Wannsee Conference: The most shameful document of modern history - opinion

The Wannsee Conference of January 20, 1942, was not about consumer trends, projected profits or shareholder value, it was about life and death. Specifically, systematic death.

 A view of the Wannsee villa. The Wannsee Conference was about systematic death. (photo credit: US Holocaust Memorial Museum/Gedenkstätte Haus der Wannsee-Konferenz)
A view of the Wannsee villa. The Wannsee Conference was about systematic death.
(photo credit: US Holocaust Memorial Museum/Gedenkstätte Haus der Wannsee-Konferenz)

The CEO of a major corporation once told me he had visited several Holocaust memorials, but most troubling was a site that resonated with his own life. It involved a group of leaders meeting around a conference table to solve a problem and coordinate the solutions required to achieve their goals.

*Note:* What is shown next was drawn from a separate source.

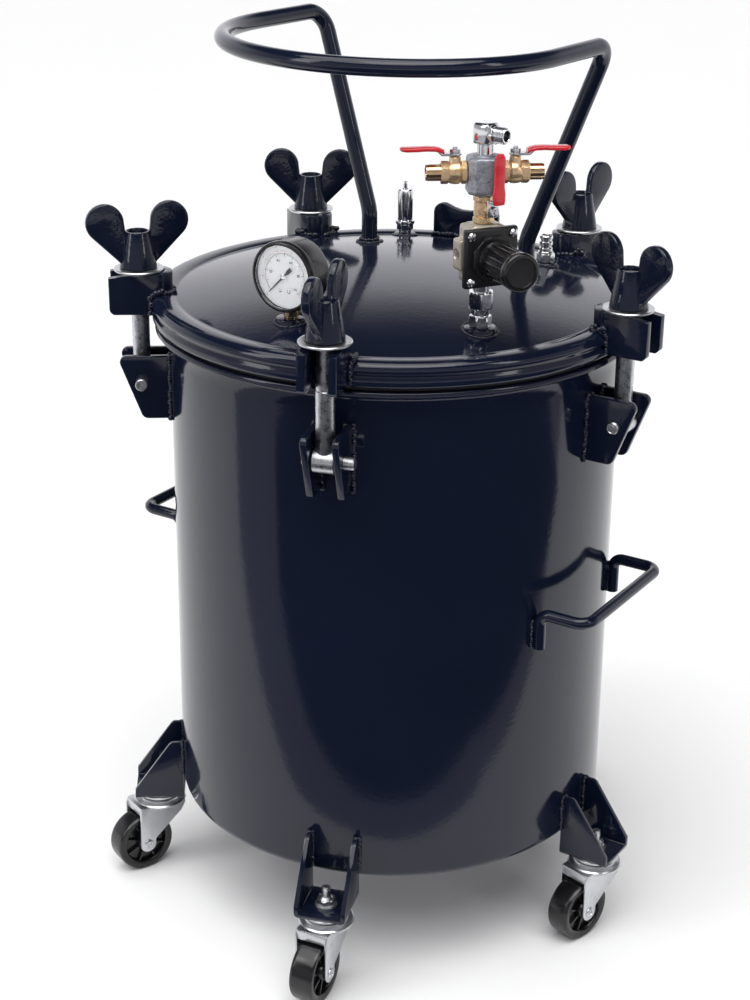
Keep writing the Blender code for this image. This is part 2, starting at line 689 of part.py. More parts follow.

But the Wannsee Conference of January 20, 1942, was not about consumer trends, projected profits or shareholder value, it was about life and death. Specifically, systematic death: The bureaucratically organized annihilation of European Jewry. The meeting minutes, marked top secret, describe the scope of the problem: A list of 34 European countries with estimates of their Jewish populations totaling over 11 million. The CEO could identify with the business-like approach but could not reconcile that with the monstrous purpose: to plan genocide on a continental scale.

The minutes of that meeting, which took place 80 years ago today, are part of the massive documentation that survived, despite German efforts to destroy the evidence of their crimes. In postwar trials, American prosecutors called these minutes perhaps the most shameful document of modern history.

Although the idea of calmly discussing mass murder at a conference is chilling, what happened before and after are equally important to recognizing the warning signs of mass atrocities and genocide. As noted scholar Mark Roseman points out in The Wannsee Conference and the Final Solution: A Reconsideration, the path from social and economic isolation, and forced emigration of Germany’s Jews to the extermination of Europe’s Jews was a twisted one. There were many warning signs, but no one single straight line from Hitler’s 1925 Mein Kampf, filled with hateful diatribes against Jews, to his 1933 rise to power, to the 1935 Nuremberg (citizenship) Laws, to the 1938 nationwide attacks on Jews (Kristallnacht), and to the wartime mass murders that began in 1939 and escalated in 1941 to the most radical step of all, systematic genocide, resulting in the murder of six million Jews.

Along the way, there was an antisemitic, ethno-nationalist ideology underpinning the Nazi state that was relentlessly promoted by massive propaganda, a complete stranglehold on German Jews’ participation in society, unimpeded German expansion into neighboring lands, military conquest and brutal occupation. These factors help explain the interplay of ideas, events and decisions over those 18 years, but there were critical developments well before 1925.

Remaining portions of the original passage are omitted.